- Location: Cariboo Country, British Columbia
- Coordinates: 51°28′03″N 120°34′02″W﻿ / ﻿51.46750°N 120.56722°W
- Basin countries: Canada
- Max. length: 8.1 km (5.0 mi)
- Max. width: 1.2 km (0.75 mi)
- Surface area: 6.6 km^{2} (2.5 sq mi)
- Average depth: 22 m (72 ft)
- Max. depth: 47.2 m (155 ft)
- Surface elevation: 1,128 m (3,701 ft)
- Islands: Eagle Island

= Lac des Roches (British Columbia) =

Lake in British Columbia, Canada

Lac des Roches originally identified as Lac des Roche (Long) is a lake in the Interlakes District straddling the South Cariboo and Thompson-Nicola regions of the Interior of British Columbia, Canada, with approximately two-thirds of its area in the South Cariboo region.

The lake is approximately 6 km^{2} in area and is at an elevation of 1128 m. It is located 485 km north of Vancouver and around 125 km northwest of Kamloops in the Interlakes District. The Little Fort Highway (BC Highway 24) runs along the north side of the lake. Lac des Roches is connected to its neighbour, the much smaller Little Lac des Roches (36 ha) by a narrow channel.
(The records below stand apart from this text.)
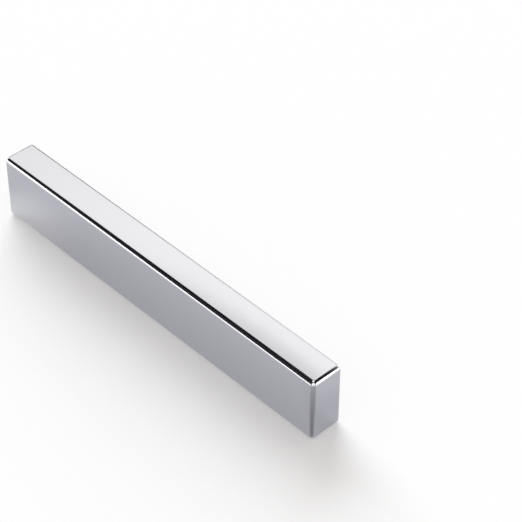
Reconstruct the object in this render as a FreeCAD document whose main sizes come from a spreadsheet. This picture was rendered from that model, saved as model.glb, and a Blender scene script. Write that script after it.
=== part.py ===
import FreeCAD, Part
import Sketcher
import os

# A block magnet: one sintered rare-earth bar with a bright nickel skin.
# It stands on a long narrow side. X runs along its length, Y goes through it from one
# pole face to the other, and Z is up. The origin is the middle of the side it stands on.
# Sizes are in millimetres.

NODE = "block_magnet"
PARTS_FOLDER = "parts"
# A sketch's own origin: its number in the sketch, then which point of it
ORIGIN_POINT = (-1, 1)

# Driving sizes: name, value, what it measures
SIZES = (
    ("bar_length", 60.0, "from end to end"),
    ("bar_thickness", 5.0, "from pole face to pole face, the way the bar is magnetised"),
    ("bar_height", 10.0, "from the side it stands on to its top"),
    ("edge_radius", 0.65, "the rounding of every edge and corner, left by tumbling"),
)


def fill_size_sheet(doc):
    """The sheet of driving sizes that the features read."""
    sheet = doc.addObject("Spreadsheet::Sheet", "sizes")
    for row, (name, value, meaning) in enumerate(SIZES, start=1):
        sheet.set(f"A{row}", name)
        sheet.set(f"B{row}", str(value))
        sheet.set(f"C{row}", meaning)
        sheet.setAlias(f"B{row}", name)
    doc.recompute()
    return sheet


def base_plane(body):
    """The body's own level plane through its origin."""
    return next(plane for plane in body.Origin.OriginFeatures if plane.Role == "XY_Plane")


def draw_footprint(body, sheet):
    """The bar seen from above: a rectangle centred on the origin."""
    sketch = body.newObject("Sketcher::SketchObject", "footprint")
    sketch.AttachmentSupport = [(base_plane(body), "")]
    sketch.MapMode = "FlatFace"
    half_length = sheet.bar_length / 2
    half_thickness = sheet.bar_thickness / 2
    signs = ((-1, -1), (1, -1), (1, 1), (-1, 1))
    corners = [FreeCAD.Vector(x * half_length, y * half_thickness, 0) for x, y in signs]
    for side in range(4):
        sketch.addGeometry(Part.LineSegment(corners[side], corners[(side + 1) % 4]), False)
    for side in range(4):
        sketch.addConstraint(Sketcher.Constraint("Coincident", side, 2, (side + 1) % 4, 1))
    for side, direction in enumerate(("Horizontal", "Vertical", "Horizontal", "Vertical")):
        sketch.addConstraint(Sketcher.Constraint(direction, side))
    sketch.addConstraint(Sketcher.Constraint("Symmetric", 0, 1, 1, 2, *ORIGIN_POINT))
    for side, kind, name in ((0, "DistanceX", "bar_length"), (1, "DistanceY", "bar_thickness")):
        measure = Sketcher.Constraint(kind, side, 1, side, 2, getattr(sheet, name))
        sketch.renameConstraint(sketch.addConstraint(measure), name)
        sketch.setExpression(f"Constraints.{name}", f"sizes.{name}")
    return sketch


def make_bar(doc, sheet):
    """The pressed and sintered block, ground square and then tumbled."""
    body = doc.addObject("PartDesign::Body", "bar")
    body.Label = NODE
    footprint = draw_footprint(body, sheet)

    block = body.newObject("PartDesign::Pad", "block")
    block.Profile = footprint
    block.setExpression("Length", "sizes.bar_height")
    doc.recompute()

    rounding = body.newObject("PartDesign::Fillet", "tumbled_edges")
    rounding.Base = (block, [""])
    rounding.UseAllEdges = True
    rounding.setExpression("Radius", "sizes.edge_radius")
    body.Tip = rounding
    return body


def check(doc, body):
    """Stops before anything is written if a feature failed or the solid isn't sound."""
    doc.recompute()
    for item in doc.Objects:
        if "Invalid" in item.State or "Error" in item.State:
            raise RuntimeError(f"{item.Name} failed: {item.State}")
    if body.Shape.isNull() or not body.Shape.isValid():
        raise RuntimeError(f"{body.Label} has no valid shape")
    if len(body.Shape.Solids) != 1:
        raise RuntimeError(f"{body.Label} isn't one solid")


doc = FreeCAD.newDocument(NODE)
size_sheet = fill_size_sheet(doc)
bar = make_bar(doc, size_sheet)
check(doc, bar)
os.makedirs(PARTS_FOLDER, exist_ok=True)
bar.Shape.exportStep(f"{PARTS_FOLDER}/{bar.Label}.step")
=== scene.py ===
import math
import bmesh
import bpy
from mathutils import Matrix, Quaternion, Vector


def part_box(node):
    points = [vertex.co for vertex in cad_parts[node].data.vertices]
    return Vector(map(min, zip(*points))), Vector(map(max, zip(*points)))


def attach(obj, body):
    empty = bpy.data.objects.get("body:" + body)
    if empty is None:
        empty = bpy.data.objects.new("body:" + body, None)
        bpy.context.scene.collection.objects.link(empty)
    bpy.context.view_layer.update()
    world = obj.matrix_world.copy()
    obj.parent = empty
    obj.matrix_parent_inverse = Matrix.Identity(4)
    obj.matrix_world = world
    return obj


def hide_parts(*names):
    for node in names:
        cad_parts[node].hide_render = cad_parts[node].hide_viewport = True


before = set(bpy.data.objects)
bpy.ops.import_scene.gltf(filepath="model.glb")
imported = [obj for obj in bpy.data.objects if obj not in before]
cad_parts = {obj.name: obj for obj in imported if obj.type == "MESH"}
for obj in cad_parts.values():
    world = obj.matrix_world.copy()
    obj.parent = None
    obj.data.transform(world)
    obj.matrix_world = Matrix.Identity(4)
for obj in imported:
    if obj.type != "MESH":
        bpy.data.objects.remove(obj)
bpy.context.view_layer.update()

# The bar
# One block of rare-earth alloy, pressed, sintered and ground square, then tumbled until
# every edge is round and plated all over with bright nickel. It stands on a long narrow side.
EDGE_RADIUS = 0.00065
EDGE_STEPS = 12
NICKEL_COLOUR = (0.72, 0.725, 0.745, 1.0)
NICKEL_ROUGHNESS = 0.11
# The plating's slow ripple and fine grain: how many to a metre, and how far each spreads
# the roughness
RIPPLE_SCALE = 260.0
RIPPLE_ROUGHNESS = 0.03
GRAIN_SCALE = 5200.0
GRAIN_ROUGHNESS = 0.04
# The faint swell that tumbling leaves: how many to a metre, and its height
SWELL_SCALE = 620.0
SWELL_HEIGHT = 4e-6


class Wire:
    """An output in a node tree: arithmetic on it adds Math nodes, node() adds any other."""

    def __init__(self, tree, socket=None):
        self.tree = tree
        self.socket = socket

    def node(self, kind, settings=None, inputs=None, output=0):
        """A new node of that kind: its settings first, then the values or links of its sockets."""
        made = self.tree.nodes.new(kind)
        for name, setting in (settings or {}).items():
            setattr(made, name, setting)
        for name, source in (inputs or {}).items():
            if isinstance(source, Wire):
                self.tree.links.new(source.socket, made.inputs[name])
            else:
                made.inputs[name].default_value = source
        return Wire(self.tree, made.outputs[output] if made.outputs else None)

    def maths(self, operation, first, second):
        """A Math node on two values or wires."""
        return self.node("ShaderNodeMath", {"operation": operation}, {0: first, 1: second})

    def __add__(self, other):
        return self.maths("ADD", self, other)

    def __sub__(self, other):
        return self.maths("SUBTRACT", self, other)

    def __rsub__(self, other):
        return self.maths("SUBTRACT", other, self)

    def __mul__(self, other):
        return self.maths("MULTIPLY", self, other)

    __radd__ = __add__
    __rmul__ = __mul__


def block_mesh(low, high, radius, steps):
    """A block between two corners, with every edge and corner rounded."""
    shape = bmesh.new()
    bmesh.ops.create_cube(shape, size=1.0)
    bmesh.ops.scale(shape, vec=high - low, verts=shape.verts)
    bmesh.ops.translate(shape, vec=(low + high) / 2, verts=shape.verts)
    bmesh.ops.bevel(
        shape,
        geom=shape.edges,
        offset=radius,
        affect="EDGES",
        segments=steps,
        profile=0.5,
        material=-1,
    )
    bmesh.ops.recalc_face_normals(shape, faces=shape.faces)
    for face in shape.faces:
        face.smooth = True
    mesh = bpy.data.meshes.new("nickel_bar")
    shape.to_mesh(mesh)
    shape.free()
    return mesh


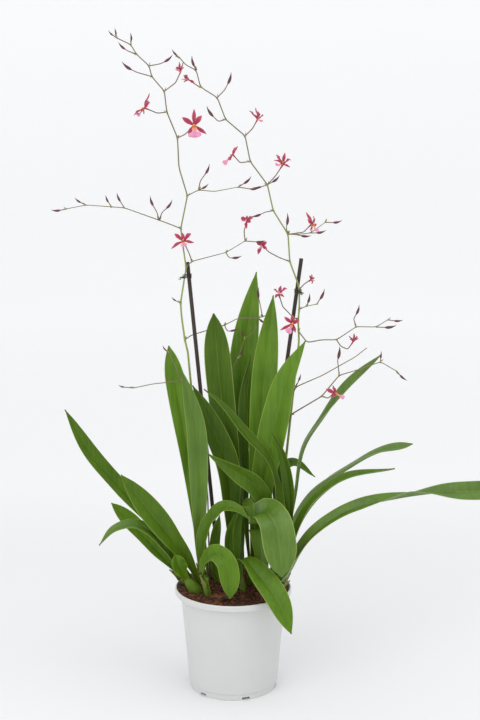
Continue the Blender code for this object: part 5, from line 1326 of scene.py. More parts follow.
def add_bud(shape, twigs, route, length, turn):
    """A thin twig and the pointed bud at its end, whose tip bends a little to one side."""
    route = cm(route)
    length *= CM * BUD_STRETCH
    along = unit(route[-1] - route[-2])
    neck = route[-1] - along * length * 0.5
    twig = rounded_corners(np.vstack([route[:-1], neck[None]]), STEM_BEND / 2)
    count = max(5, int(np.linalg.norm(np.diff(twig, axis=0), axis=1).sum() / STEM_STEP))
    line = evenly(twig, count)
    add_tube(twigs, line, np.linspace(1.0, 0.85, count) * TWIG_RADIUS, TWIG_SIDES, tone=1.0)
    side = UP + 0.3 * np.array((math.cos(turn), math.sin(turn), 0.0))
    side = unit(side - along * along.dot(side))
    shares, wide = np.array(BUD_PROFILE).T
    body = neck + along * (shares * length)[:, None] + side * (BUD_HOOK * length * shares**2.5)[:, None]
    add_tube(shape, body, wide * length * BUD_RADIUS, BUD_SIDES, ridges=0.07)


def spray_joints(plan):
    """Where twigs leave the stems of a spray, with the way that each goes."""
    found = []
    routes = [route for _, _, route in plan["stems"][1:]] + [route for _, route in plan["buds"]]
    for route in routes + [route for _, _, route, _ in plan["blooms"]]:
        found.append((cm(route[0]), unit(cm(route[1]) - cm(route[0]))))
    return found


class ORCHID_OT_sprays(bpy.types.Operator):
    """Make the flower stems with their twigs, scale leaves and closed buds"""

    bl_idname = "orchid.sprays"
    bl_label = "Flower stems and buds"

    def execute(self, context):
        settings = context.scene.orchid_stems
        stem, brown, maroon = stem_finish(settings), scale_finish(settings), bud_finish(settings)
        for name, plan in SPRAYS.items():
            stems, scales, buds = Shape(), Shape(), Shape()
            joints = spray_joints(plan)
            for k, (thick, thin, route) in enumerate(plan["stems"]):
                line = stem_line(route)
                slim = 1 - STEM_SLIMMING * eased(*STEM_SLIMS, line[:, 2])
                radii = np.linspace(thick * CM, thin * CM, len(line)) * slim
                radii *= 1 + NODE_SWELLING * node_swelling(line, [p for p, _ in joints])
                is_green_below = k == 0 and name in TALL_SPRAYS
                tone = 0.95 * eased(*STEM_BROWNS, line[:, 2]) if is_green_below else np.full(len(line), 0.85)
                add_tube(stems, line, radii, STEM_SIDES, tone=tone)
            for place, way in joints:
                main = cm(plan["stems"][0][2])
                near = np.argmin(np.linalg.norm(main - place, axis=1))
                along = unit(main[min(near + 1, len(main) - 1)] - main[max(near - 1, 0)])
                add_scale(scales, place, along + way * 0.25, way, SCALE_LENGTH, SCALE_RADIUS)
            for k, (length, route) in enumerate(plan["buds"]):
                add_bud(buds, stems, route, length, k * BUD_TURN)
            for _, size, route, _ in plan["blooms"]:
                route = cm(route)
                last = unit(route[-1] - route[-2])
                route[-1] -= last * OVARY_LENGTH * size * CM * STALK_SHARE
                line = rounded_corners(route, STEM_BEND / 2)
                count = 4 + int(np.linalg.norm(line[-1] - line[0]) / STEM_STEP)
                add_tube(stems, evenly(line, count), [TWIG_RADIUS] * count, TWIG_SIDES, tone=1.0)
            stems.piece(name + "_stems", stem, "stem", [name])
            scales.piece(name + "_scales", brown, "stem", [name])
            buds.piece(name + "_buds", maroon, "petal", [name], sharp=ROUND_EDGE)
        return {"FINISHED"}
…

Its larger neighbours further to the east along the Interlakes Highway include Bridge Lake and Sheridan Lake.

==Recreation==
Both Lac des Roches and little Lac des Roches are annually stocked with rainbow trout and kokanee and also has native populations of brown trout, largescale sucker, brook trout, lake trout and burbot.
There are several resorts established on the shores of both lakes supporting recreation in the area.